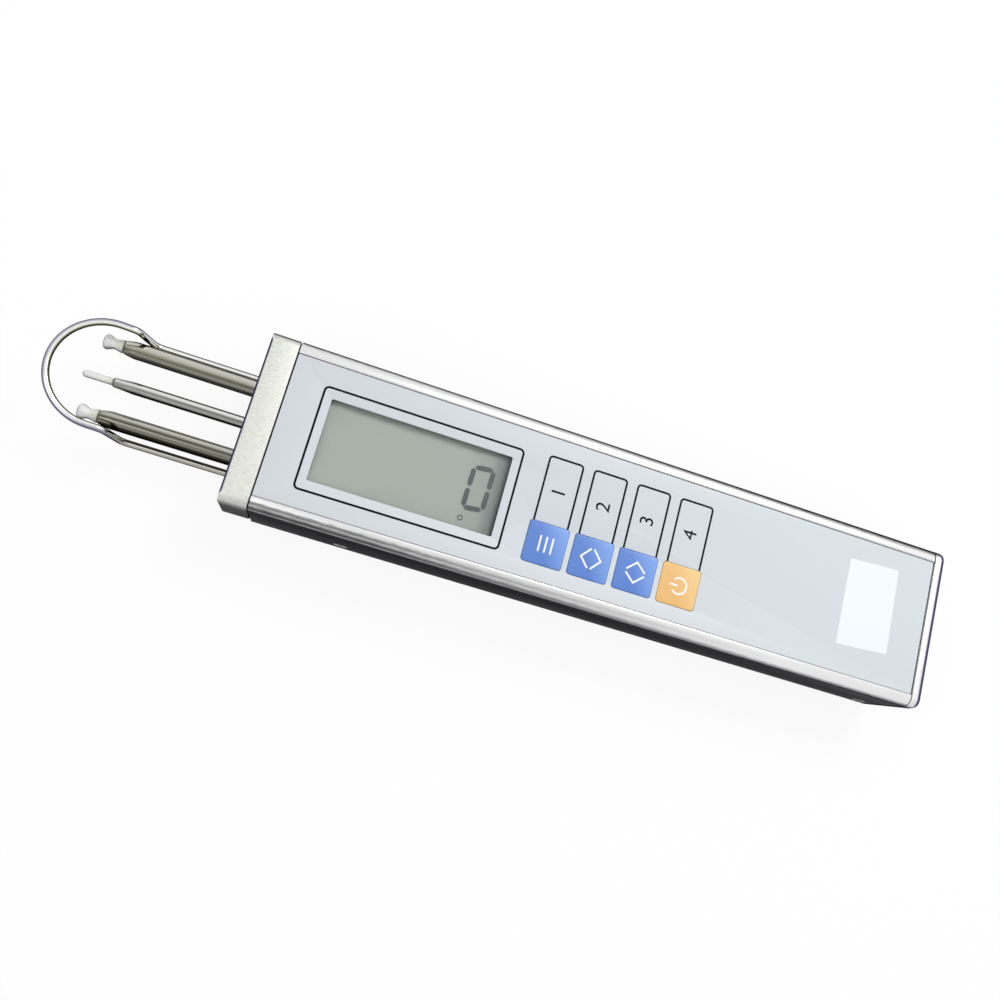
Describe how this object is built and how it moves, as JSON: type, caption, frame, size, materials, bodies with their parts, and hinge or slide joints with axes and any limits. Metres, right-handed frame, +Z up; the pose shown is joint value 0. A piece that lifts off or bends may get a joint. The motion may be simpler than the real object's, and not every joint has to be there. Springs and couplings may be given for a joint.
{
  "type": "yarn tension meter",
  "caption": "Pocket yarn tension meter: an aluminium tube with a display and keys, and at its head a sensing pin between ceramic-tipped posts inside a wire guard bow.",
  "frame": {"origin": "middle of the underside of the box round the meter, which lies on its back", "axes": "+X from the guide pins to the tail, +Y from the near long side, by the keys, to the far one, +Z up out of the panel"},
  "size_m": [0.2164, 0.04, 0.022],
  "materials": {
    "aluminium": "satin, lengthwise extrusion lines",
    "satin_aluminium": "bead blasted",
    "polished_steel": "polished",
    "steel": "plain",
    "ceramic": "glazed ceramic",
    "overlay_plastic": "fine matte film",
    "clear_plastic": "clear sheet",
    "display_grey": "liquid crystal cell",
    "black_plastic": "moulded",
    "black_rubber": "soft",
    "key_blue": "matte film",
    "key_amber": "matte film",
    "board_green": "solder mask",
    "cream_plastic": "moulded",
    "gauge_amber": "foil on film",
    "ribbon_brown": "film",
    "cell_silver": "printed sleeve",
    "lead_red": "insulated wire"
  },
  "bodies": {
    "housing": {"battery_bridge": "steel", "battery_cell_far": "cell_silver", "battery_cell_near": "cell_silver", "battery_connector": "cream_plastic", "battery_contact_far": "steel", "battery_contact_near": "steel", "battery_lead_far": "black_rubber", "battery_lead_near": "lead_red", "battery_tray": "black_plastic", "ceramic_guide_far": "ceramic", "ceramic_guide_near": "ceramic", "circuit_board": "board_green", "display_contact_strip_far": "black_rubber", "display_contact_strip_near": "black_rubber", "display_glass": "display_grey", "display_holder": "black_plastic", "display_window": "clear_plastic", "end_plate": "aluminium", "extruded_housing": "aluminium", "flexure_foot": "aluminium", "flexure_foot_screw_far": "steel", "flexure_foot_screw_near": "steel", "front_overlay": "overlay_plastic", "guard_bow": "polished_steel", "head_block": "satin_aluminium", "head_block_screw_far": "steel", "head_block_screw_near": "steel", "key_switch_1": "black_plastic", "key_switch_2": "black_plastic", "key_switch_3": "black_plastic", "key_switch_4": "black_plastic", "outer_post_far": "polished_steel", "outer_post_near": "polished_steel", "overload_stop_lower": "steel", "overload_stop_upper": "steel", "post_grub_screw_far": "steel", "post_grub_screw_near": "steel", "processor_chip": "black_plastic", "sensor_connector": "cream_plastic", "sensor_frame": "aluminium", "sensor_ribbon": "ribbon_brown", "side_screw_far_front": "steel", "side_screw_far_tail": "steel", "side_screw_near_front": "steel", "side_screw_near_tail": "steel"},
    "sensing_arm": {"sensing_pin": "polished_steel", "ceramic_sensing_rod": "ceramic", "arm_clamp": "aluminium", "arm_clamp_screw": "steel", "flexure_leaf": "steel", "strain_gauge_lower": "gauge_amber", "strain_gauge_upper": "gauge_amber"},
    "menu_key": {"menu_key": "key_blue"},
    "down_key": {"down_key": "key_blue"},
    "up_key": {"up_key": "key_blue"},
    "power_key": {"power_key": "key_amber"}
  },
  "joints": [
    {"name": "sensing_arm_flex", "type": "hinge", "parent": "housing", "child": "sensing_arm", "pos_m": [-0.03378, 0, 0.011], "axis": [0, 1, 0], "range_deg": [-0.5, 0.5], "stiffness_Nm_per_rad": 2},
    {"name": "menu_press", "type": "slide", "parent": "housing", "child": "menu_key", "axis": [0, 0, -1], "range_m": [0, 0.0004], "stiffness_N_per_m": 800},
    {"name": "down_press", "type": "slide", "parent": "housing", "child": "down_key", "axis": [0, 0, -1], "range_m": [0, 0.0004], "stiffness_N_per_m": 800},
    {"name": "up_press", "type": "slide", "parent": "housing", "child": "up_key", "axis": [0, 0, -1], "range_m": [0, 0.0004], "stiffness_N_per_m": 800},
    {"name": "power_press", "type": "slide", "parent": "housing", "child": "power_key", "axis": [0, 0, -1], "range_m": [0, 0.0004], "stiffness_N_per_m": 800}
  ]
}
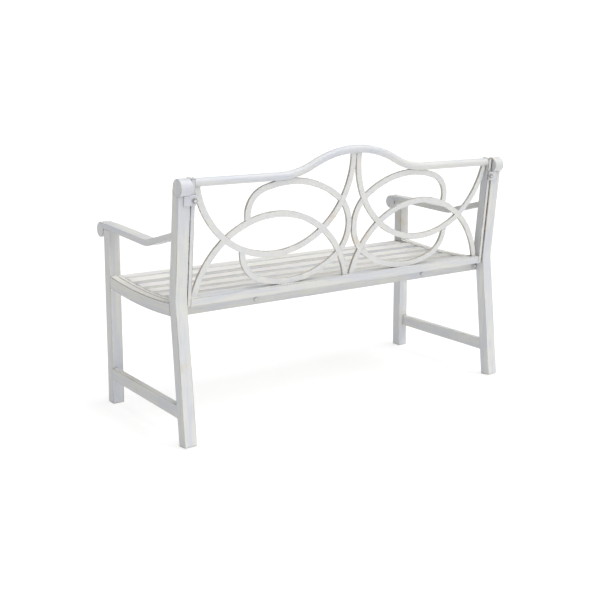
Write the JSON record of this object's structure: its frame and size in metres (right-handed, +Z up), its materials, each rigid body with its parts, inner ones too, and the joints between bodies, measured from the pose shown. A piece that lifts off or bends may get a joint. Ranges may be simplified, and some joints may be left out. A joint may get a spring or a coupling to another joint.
{
  "type": "garden bench",
  "caption": "Steel garden bench with scrolled arms, a slatted seat with a shallow dip and a reclined back of overlapping curved flat bars under a humped top rail.",
  "frame": {"origin": "on the floor, at the middle of the bench's footprint", "axes": "+X to the sitter's left along the bench, -Y the way the bench faces, +Z up"},
  "size_m": [1.27, 0.5893, 0.8553],
  "materials": {
    "frame_paint": "satin antique-white paint, lightly worn on edges and at the joints",
    "slat_paint": "satin antique-white paint, rubbed through along the slats' edges",
    "painted_fixing": "bolt heads painted with the frame, rubbed through on their corners",
    "dark_fixing": "dull dark steel hardware",
    "foot_plastic": "matt off-white moulded plastic"
  },
  "bodies": {
    "root": {"arm_scroll_left": "frame_paint", "arm_scroll_right": "frame_paint", "armrest_left": "frame_paint", "armrest_right": "frame_paint", "back_bottom_rail": "frame_paint", "back_foot_lug_left": "frame_paint", "back_foot_lug_right": "frame_paint", "back_loop_left": "frame_paint", "back_loop_right": "frame_paint", "back_lower_bolts": "painted_fixing", "back_lower_sweep_left": "frame_paint", "back_lower_sweep_right": "frame_paint", "back_mounting_tab_left": "frame_paint", "back_mounting_tab_right": "frame_paint", "back_stile_left": "frame_paint", "back_stile_right": "frame_paint", "back_top_rail": "frame_paint", "back_upper_arch_left": "frame_paint", "back_upper_arch_right": "frame_paint", "back_upper_bolts": "painted_fixing", "back_upper_spacers": "dark_fixing", "back_upper_washers": "painted_fixing", "bearer_bolts": "painted_fixing", "bearer_nuts": "dark_fixing", "front_foot_plug_left": "foot_plastic", "front_foot_plug_right": "foot_plastic", "front_leg_left": "frame_paint", "front_leg_right": "frame_paint", "lower_side_stretcher_left": "frame_paint", "lower_side_stretcher_right": "frame_paint", "post_top_roll_left": "frame_paint", "post_top_roll_right": "frame_paint", "rear_foot_plug_left": "foot_plastic", "rear_foot_plug_right": "foot_plastic", "rear_post_left": "frame_paint", "rear_post_right": "frame_paint", "seat_bearer_left": "frame_paint", "seat_bearer_right": "frame_paint", "seat_bolts": "dark_fixing", "seat_end_bar_left": "frame_paint", "seat_end_bar_right": "frame_paint", "seat_front_rail": "frame_paint", "seat_rear_rail": "frame_paint", "seat_side_rail_left": "frame_paint", "seat_side_rail_right": "frame_paint", "seat_slat_1": "slat_paint", "seat_slat_2": "slat_paint", "seat_slat_3": "slat_paint", "seat_slat_4": "slat_paint", "seat_slat_5": "slat_paint", "seat_slat_6": "slat_paint"}
  },
  "joints": []
}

Written task: Look through the entries above; copy each line where the string "parts" appears.

The completed task:
Describe how this object is built and how it moves, as JSON: type, caption, frame, size, materials, bodies with their parts, and hinge or slide joints with axes and any limits. Metres, right-handed frame, +Z up; the pose shown is joint value 0. A piece that lifts off or bends may get a joint. The motion may be simpler than the real object's, and not every joint has to be there. Springs and couplings may be given for a joint.
Write the JSON record of this object's structure: its frame and size in metres (right-handed, +Z up), its materials, each rigid body with its parts, inner ones too, and the joints between bodies, measured from the pose shown. A piece that lifts off or bends may get a joint. Ranges may be simplified, and some joints may be left out. A joint may get a spring or a coupling to another joint.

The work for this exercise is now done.